A mature drone ecosystem doesn’t emerge through technology alone, it emerges through shared responsibility.
8. Emergencies - A Different Ethical Landscape
When payload drones operate in search and rescue, the ethical equation changes. Privacy takes a back seat to survival. A bright searchlight scanning a forest for a lost child is not an intrusion; it is an act of necessity. A drone dropping a flotation device near someone struggling in water does not require consent; it requires speed.
Let this be a reminder that ethics will always be contextual. The same operation can be unethical in one situation and essential in another. It is this very nuance that makes ethical training just as important as flight training itself.
9. The Road Ahead
As the capability of the payload drones increases to enable delivery, inspections, fishing, emergency response, and precision deployments, the associated ethical questions will be increasingly complex. Future development might also consider geofenced drop zones, AI risk scoring prior to releasing the payload, biometric pilot verification, and real-time transparency tools for communities.

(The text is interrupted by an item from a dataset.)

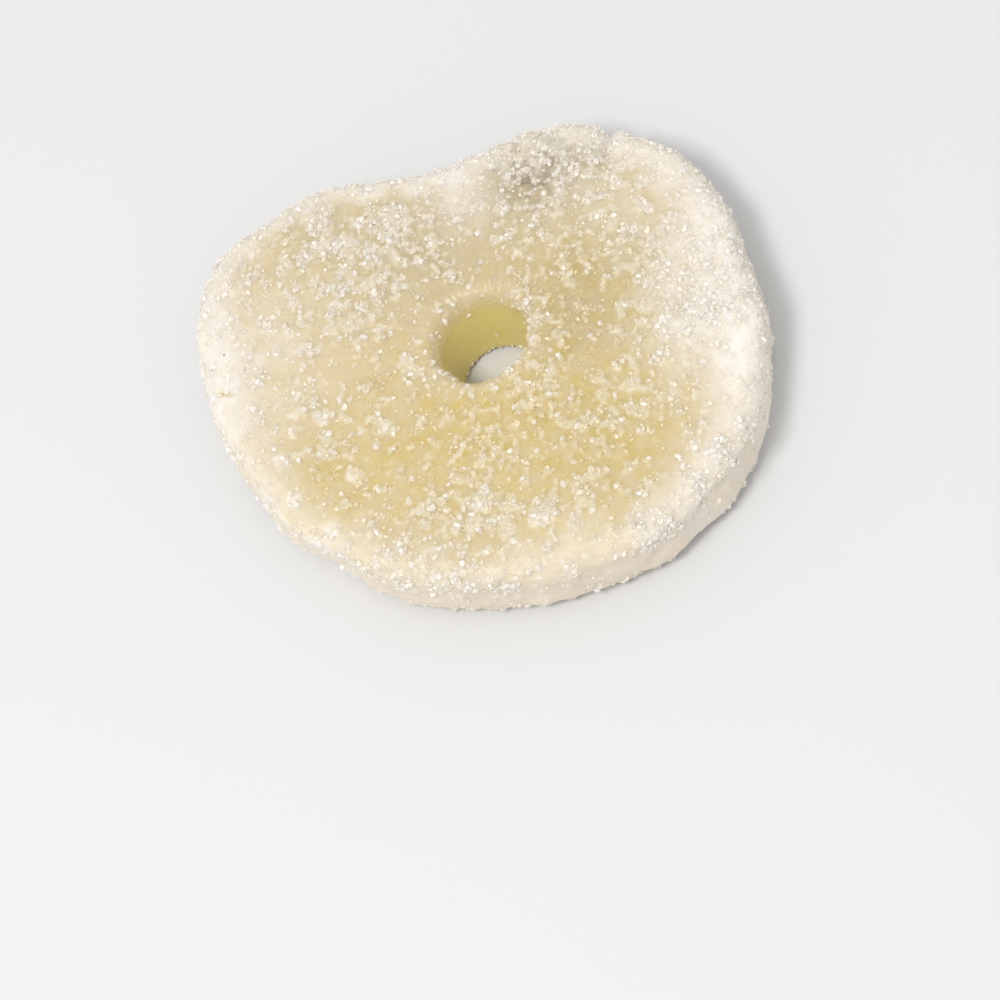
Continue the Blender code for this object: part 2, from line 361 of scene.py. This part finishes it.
# Where the syrup is deep and yellow, and where the skin is frosted white with fine sugar
# instead: in a ragged band along the rim, and in patches
SYRUP_POOLS = (
    ((0.0030, -0.0105), 0.0155, 1.0),
    ((-0.0190, -0.0190), 0.0090, 0.65),
    ((0.0230, -0.0150), 0.0095, 0.75),
    ((0.0150, 0.0080), 0.0098, 1.0),
)
LIP_MIDDLE = 0.0016
LIP_REACH = 0.0018
LIP_DRYNESS = 0.6
FROST_BAND = 0.0016
FROST_FADE = 0.0060
FROST_RAGGED = 0.0030
FROST_PATCH = 0.0032
FROST_AT_FRONT = 0.5
FROST_BEHIND = 0.8
FRONT_END = 0.010
FRONT_FADE = 0.030
POOL_STRENGTH = 0.8
POOL_RAGGED = 0.7
SYRUP_MELTS = 0.75
FROST_POOLS = (
    ((0.0320, 0.0090), 0.0105, 0.90),
    ((-0.0345, -0.0020), 0.0115, 0.75),
    ((-0.0020, 0.0236), 0.0052, 0.70),
    ((0.0068, 0.0282), 0.0048, -0.80),
    ((0.0150, 0.0210), 0.0070, 0.35),
    ((0.0320, -0.0230), 0.0080, 0.55),
    ((0.0390, -0.0060), 0.0090, 0.60),
    ((-0.0260, -0.0230), 0.0060, 0.50),
    ((-0.0190, -0.0280), 0.0040, 0.50),
)

lip = np.exp(-(((distance - LIP_MIDDLE) / LIP_REACH) ** 2))
syrup = np.clip(pooled(SYRUP_POOLS), 0.0, 1.0) * (1 - LIP_DRYNESS * lip)
ragged = noise_at(points, FROST_PATCH)
frost = 1 - smooth_step((to_rim + ragged * FROST_RAGGED - FROST_BAND) / FROST_FADE)
front = smooth_step((FRONT_END - points[:, 1]) / FRONT_FADE)
frost *= FROST_BEHIND + (FROST_AT_FRONT - FROST_BEHIND) * front
frost += pooled(FROST_POOLS) * (POOL_STRENGTH + POOL_RAGGED * ragged)
frost = np.clip(frost, 0.0, 1.0) * (1 - in_hole)
frost *= 1 - SYRUP_MELTS * syrup * (share_up > UPPER_FACE)

# The skin's own fine relief: crumples, the fibres that ran out from the core, the rise of
# the crust, the groove at the bottom of the crease, and pits in the hollow at the lobe
CRUST_RISE = 0.00018
RIDGE_RISE = 0.00040
RIDGE_BREAKS = 0.4
GROOVE_WIDTH = 0.0005
GROOVE_DEPTH = 0.0007
PITTED = np.array((0.0065, 0.0265))
PITTED_REACH = 0.0040
PIT_DEPTH = 0.0006
PIT_SIZE = 0.0015
PIT_SHARE = 0.5
PIT_STEEPNESS = 1.5
CRUMPLE = 0.00018
CRUMPLE_SIZE = 0.0026
WRINKLE = 0.00007
WRINKLE_SIZE = 0.0012
FROST_WRINKLES = 1.2
HOLE_SMOOTHNESS = 0.85
FIBRE = 0.00009
FIBRES_ROUND = 14.0
FIBRES_OUT = 2.5

grid = points.reshape(RING_STEPS, section_steps, 3)
along_ring = np.roll(grid, -1, axis=0) - np.roll(grid, 1, axis=0)
along_section = np.roll(grid, -1, axis=1) - np.roll(grid, 1, axis=1)
normals = np.cross(along_ring, along_section).reshape(-1, 3)
normals /= np.linalg.norm(normals, axis=1)[:, None]
fibre = noise_at(with_height(point_outward * FIBRES_ROUND, share_out * FIBRES_OUT), 1.0)
relief = CRUMPLE * noise_at(points, CRUMPLE_SIZE)
relief += WRINKLE * (1 + FROST_WRINKLES * frost) * noise_at(points, WRINKLE_SIZE)
relief = relief + FIBRE * fibre + CRUST_RISE * clusters
relief += RIDGE_RISE * ridges * smooth_step(cluster + RIDGE_BREAKS)
relief *= 1 - HOLE_SMOOTHNESS * in_hole
crease_along, crease_aside = crease_place(points[:, :2] + TO_MIDDLE[:2])
groove = np.exp(-((crease_aside / GROOVE_WIDTH) ** 2))
groove *= (1 - smooth_step(crease_along)) * (share_up > UPPER_HALF)
relief -= GROOVE_DEPTH * groove
pits = smooth_step(PIT_SHARE + PIT_STEEPNESS * noise_at(points, PIT_SIZE))
relief -= PIT_DEPTH * near(PITTED, PITTED_REACH) * pits * (share_up > UPPER_FACE)
points += normals * relief[:, None]
points[:, 2] = np.maximum(points[:, 2], 0.0)

# The skin is lofted from section to section, all the way round.
ring = np.arange(RING_STEPS)[:, None]
step = np.arange(section_steps)[None, :]
next_ring = (ring + 1) % RING_STEPS
next_step = (step + 1) % section_steps
corners = ((ring, step), (next_ring, step), (next_ring, next_step), (ring, next_step))
quads = np.stack([a * section_steps + b for a, b in corners], axis=2).reshape(-1, 4)
flesh_mesh = bpy.data.meshes.new("pineapple_flesh")
flesh_mesh.from_pydata(points.tolist(), [], quads.tolist())
flesh_mesh.shade_smooth()
flesh = bpy.data.objects.new("pineapple_flesh", flesh_mesh)
scene.collection.objects.link(flesh)

# Where the frost is whitest, where the skin is dull grey with painted shade, where the hole's
# wall is golden, where the cut side is bare of sugar and where a fibre shows brown, each from 0
# to 1
WHITE_PLACE = np.array((0.0360, 0.0060))
WHITE_REACH = 0.0150
RIDGE_WHITE = 0.7
# Each pool's place, reach and strength. The grey is partly the skin's own dull tone and partly
# painted shade, darkening the top of the ring and the hollow at the lobe where shadow falls.
DULL_AND_SHADE_POOLS = (
    ((0.0072, 0.0283), 0.0068, 0.95),
    ((0.0115, 0.0315), 0.0060, 0.25),
    ((-0.0060, 0.0160), 0.0110, 0.35),
    ((-0.0235, 0.0215), 0.0070, 0.20),
    ((0.0160, 0.0120), 0.0090, 0.20),
    ((0.0130, 0.0030), 0.0080, 0.25),
)
GOLDEN_TOP = 0.95
GOLDEN_FADE = 0.30
SIDE_TOP = 0.85
SIDE_FADE = 0.25
SIDE_BASE = 0.12
BARE_AT_BASE = 0.45
BARE_BEHIND = 0.35
# Each fibre's place, half its length and width, and its strength
BROWN_FIBRES = (
    ((-0.0339, -0.0048), (0.0009, 0.0003), 1.0),
    ((-0.0142, -0.0040), (0.0020, 0.0007), 0.45),
)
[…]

But no matter how advanced technology becomes, the foundation will remain the same: ethical concerns in drone payload operations must be addressed with the same seriousness as technical innovation.
The future of drone flight depends as much on human values as it does on mechanical precision.
Conclusion
Payload-carrying drones revolutionize industries around the world by offering unparalleled utility and speed. But that power means new ethical responsibilities. To keep the skies safe, respectful, and trusted, operators and manufacturers must treat ethics not as a checkbox but as an integral part of the flight culture.
Technology will keep advancing. Capabilities will expand. But it is responsibility, not innovation alone, that will determine the long-term success of payload operations.